Supplied data:
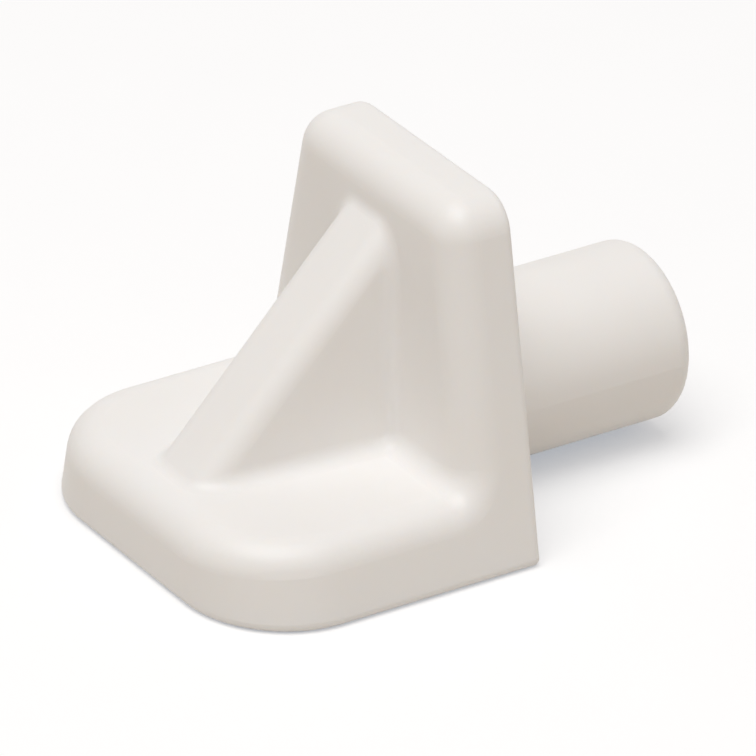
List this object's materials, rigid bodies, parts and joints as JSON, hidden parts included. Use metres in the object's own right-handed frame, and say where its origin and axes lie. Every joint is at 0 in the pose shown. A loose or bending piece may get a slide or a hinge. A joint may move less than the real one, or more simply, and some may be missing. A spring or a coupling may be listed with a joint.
{
  "type": "shelf support pin",
  "caption": "Moulded plastic shelf support: a flat seat and a tapered back plate braced by a gusset, with a round pin that plugs into a cabinet side panel.",
  "frame": {"origin": "On the pin's axis, where the pin leaves the back plate's rear face.", "axes": "+Y along the pin towards its free end, +X across the seat, +Z from the seat's flat face towards the gusset. The seat's flat face looks down (-Z), 0.25 mm below the lowest line of the pin. In a cabinet the part is turned half a turn about the pin, so that this flat face looks up and carries the shelf."},
  "size_m": [0.0144, 0.0206, 0.0127],
  "materials": {
    "moulded_plastic": "white moulded plastic, satin, with a faint even mould texture"
  },
  "bodies": {
    "root": {"shelf_support": "moulded_plastic"}
  },
  "joints": []
}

Your goal: Write out every line of the material again, exactly as it reads.

Output below:
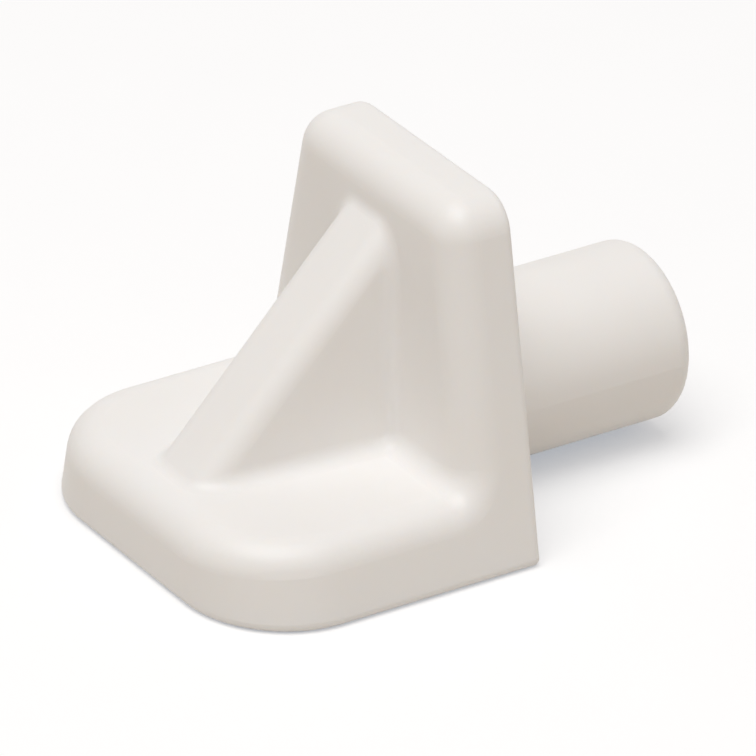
List this object's materials, rigid bodies, parts and joints as JSON, hidden parts included. Use metres in the object's own right-handed frame, and say where its origin and axes lie. Every joint is at 0 in the pose shown. A loose or bending piece may get a slide or a hinge. A joint may move less than the real one, or more simply, and some may be missing. A spring or a coupling may be listed with a joint.
{
  "type": "shelf support pin",
  "caption": "Moulded plastic shelf support: a flat seat and a tapered back plate braced by a gusset, with a round pin that plugs into a cabinet side panel.",
  "frame": {"origin": "On the pin's axis, where the pin leaves the back plate's rear face.", "axes": "+Y along the pin towards its free end, +X across the seat, +Z from the seat's flat face towards the gusset. The seat's flat face looks down (-Z), 0.25 mm below the lowest line of the pin. In a cabinet the part is turned half a turn about the pin, so that this flat face looks up and carries the shelf."},
  "size_m": [0.0144, 0.0206, 0.0127],
  "materials": {
    "moulded_plastic": "white moulded plastic, satin, with a faint even mould texture"
  },
  "bodies": {
    "root": {"shelf_support": "moulded_plastic"}
  },
  "joints": []
}